Austen Ivereigh, a Catholic journalist and the organiser of an unofficial response unit called Catholic Voices, said that although the church was being "put under the spotlight as never before", he believed people were looking forward to the visit.

"There has been criticism from a small proportion of the population who oppose the visit in principle and they have been very ferocious in their attacks, but one wonders who these people speak for," he said.

"The attacks seem to be coming from militant secularists and radical humanists disturbed by faith who want to chase religion entirely from the public square and deny it any voice at all.

"Their irrational hostility and fanaticism undermines their claim to pluralism and demonstrates that actually it is the pope who is the true humanist."

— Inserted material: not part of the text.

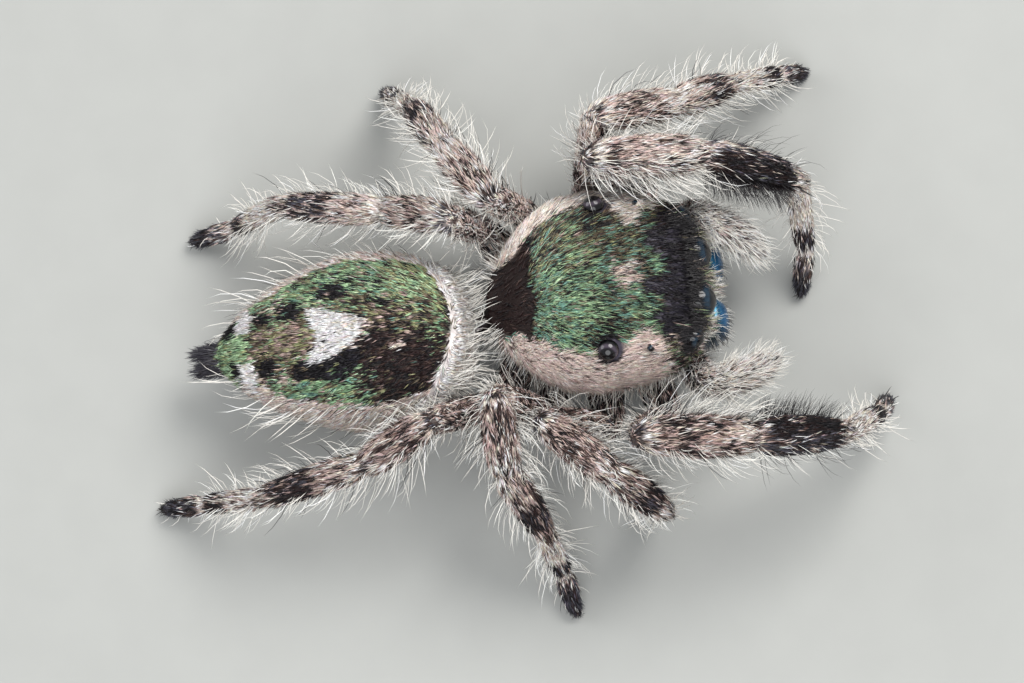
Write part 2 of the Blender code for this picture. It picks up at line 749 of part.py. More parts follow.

Oddly, Benedict may get the warmest reception from Muslims, whom he most famously offended. "It's a brilliant opportunity for two of the biggest religions to come together and we're playing a part in some of the events," Kawsar Zaman, a spokesman for the Muslim Council of Britain, said.

He said the pope had "clarified" remarks in which he quoted a Byzantine emperor who described Islam as "evil and inhuman", but conceded that a "small minority" of Muslims might still be angry.

"As with every issue, there are people who are going to be against it, [but] we can't have string attached to every Muslim," he added. "You always have the risk of people protesting."

The pope's spokesman, Father Federico Lombardi, said that there had been opposition on past visits, but added: "In this journey to Britain, it's broader because there are more groups of an atheist nature or that are anti-papal which are active and have demonstrated."